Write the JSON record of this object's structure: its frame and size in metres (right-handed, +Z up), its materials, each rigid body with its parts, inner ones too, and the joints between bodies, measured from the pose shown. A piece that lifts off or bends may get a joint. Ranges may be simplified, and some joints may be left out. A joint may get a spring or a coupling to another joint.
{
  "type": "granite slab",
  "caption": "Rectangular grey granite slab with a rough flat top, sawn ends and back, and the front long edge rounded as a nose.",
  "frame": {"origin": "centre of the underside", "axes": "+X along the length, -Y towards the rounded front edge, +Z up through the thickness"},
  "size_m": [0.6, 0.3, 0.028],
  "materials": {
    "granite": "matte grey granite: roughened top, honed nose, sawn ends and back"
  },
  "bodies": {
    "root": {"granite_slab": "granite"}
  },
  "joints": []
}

· · · · ·

> WHAT IS ASKED
Return every line of the material exactly.

> FULL SOLUTION
Write the JSON record of this object's structure: its frame and size in metres (right-handed, +Z up), its materials, each rigid body with its parts, inner ones too, and the joints between bodies, measured from the pose shown. A piece that lifts off or bends may get a joint. Ranges may be simplified, and some joints may be left out. A joint may get a spring or a coupling to another joint.
{
  "type": "granite slab",
  "caption": "Rectangular grey granite slab with a rough flat top, sawn ends and back, and the front long edge rounded as a nose.",
  "frame": {"origin": "centre of the underside", "axes": "+X along the length, -Y towards the rounded front edge, +Z up through the thickness"},
  "size_m": [0.6, 0.3, 0.028],
  "materials": {
    "granite": "matte grey granite: roughened top, honed nose, sawn ends and back"
  },
  "bodies": {
    "root": {"granite_slab": "granite"}
  },
  "joints": []
}